Não há nem enquanto religião, nem enquanto filosofia, na minha opinião, algo tão interessante como o Budismo aqui no Ocidente. E eu nunca encontrei algo que me parecesse tão verdadeiro. Talvez, porque a ideia de verdade me incomoda tanto, e o Budismo, até onde eu o compreendo pelo menos, vai mostrar justamente que não há verdade alguma. Em ultima instancia tudo é a vacuidade, e essa sequer pode ser entendida como uma verdade ultima já que como tal essa é justamente o vazio de todos os conceitos, incluindo aqui um vazio de qualquer conceito de verdade e similares.

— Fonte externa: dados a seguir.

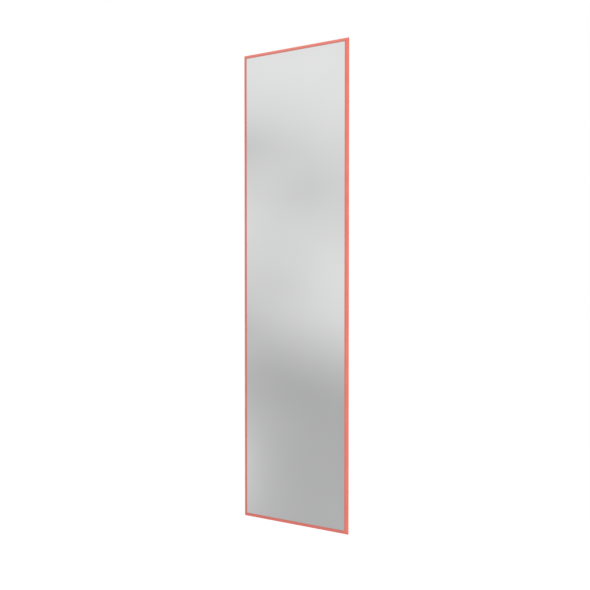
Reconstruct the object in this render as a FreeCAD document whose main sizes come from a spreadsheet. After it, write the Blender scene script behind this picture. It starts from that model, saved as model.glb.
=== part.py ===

Sobre o Espiritismo ser uma releitura do Budismo ou de filosofias orientais, pode ser, mas se assim for, é fruto de uma leitura e de um entendimento errado. Pelo menos para as escolas e visão budista que eu tive conhecimento e da maneira que eu a entendi. Num templo que eu frequentei em Cotia, o Templo Odsal Ling, lembro bem da monja Tsering de lá deixar claro todas as vezes que falava em renascimento, que renascimento não tem nada a ver com reencarnação.
A ideia de reencarnação já pressupõe uma alma, uma essência humana que transmuta de corpos se aprimorando e aprendendo mas nunca deixa de ser a “mesma pessoa”, a mesma essência. Sustentar isso pelo budismo seria meio estranho já que o budismo vai dizer justamente o contrário, não há essências, não há nem esse “eu” que nós acreditamos que somos enquanto vivos, quem dera um “eu” que permaneça depois da morte. E por isso mesmo, um budista pode ser um ateu, o budismo em si não pressupõe nem deus, nem alma, nem nada de metafísico.
Eu mesmo, particularmente, consigo ter toda uma visão de renascimento, de carma, completamente imanente e sem pressupor qualquer ideia metafísica. Pra mim, a ideia de carma não passa de uma visão ética da vida, de saber que se tudo é interdependente, o fato de eu estar respirando está afetando o mundo eu queira ou não. Todas as minhas ações vão deixando marcas no mundo, então tudo aquilo que faço de bom ou de mal está aumentando a bondade ou a maldade no mundo e vai afetar diretamente o mundo e os novos seres que nascerão futuramente nele. Esses seres, assim como eu, não possuem uma alma ou uma essência separados. E se posso dizer que não temos qualquer essência que nos distingua, então esses seres futuros que nascerão são "eu" também de alguma maneira. Somos uma unica coisa chamada vida que vai além daquilo que entenderíamos aqui no ocidente como vida individual de cada ser. Não há essa ideia clara de individuo no budismo e no oriente, assim todas as minhas ações estão afetando não só todos os seres que estão vivos, mas esses outros seres aparentes que surgirão e que no fundo são parte de mim mesmo. A maneira como entendo o renascimento budista vai mais ou menos por ai, e acho uma ética muito bonita e útil para nos nortear em nossas ações. Além de se mostrar muito verdadeira.
E sobre a apatia, acho que nós tendemos a ver assim o desapego que o budismo propõe justamente porque já estamos muito apegados. Vemos essa tentativa de desapego completa já com olhos de dor, de algo ruim e estranho... “Ah, mas se eu me desapegar vou deixar de amar, de ter paixões, de agir no mundo, de me importar com o mundo?” Acho que é justamente o contrário, o desapego nos mostraria que não há nem um mundo, nem um eu em separado do mundo, só o que há é um eu ilusório agindo num mundo igualmente ilusório, inseparáveis um do outro. Então para mim, antes de suscitar qualquer tipo de apatia, parece justamente o contrário, se você entende isso você entende sua responsabilidade e ligação para com o todo. Você não existe em separado, você é um com todo o resto da ilusão que compõe isso que chamamos de vida. Ao contrário das religiões ocidentais, não há salvação individual no budismo, isso gera apatia, porque cada um vai viver no mundo para si e por si. Essa compreensão budista então parece-me suscitar muito mais uma ação consciente no mundo, do que uma apatia e um distanciamento do mesmo. E aquele que chega neste nível deve encontrar sim algo que possamos chamar de felicidade. Mas ai já é uma crença minha, não posso saber já que estou completamente longe deste nível de completo desapego, entendimento e aceitação da vida.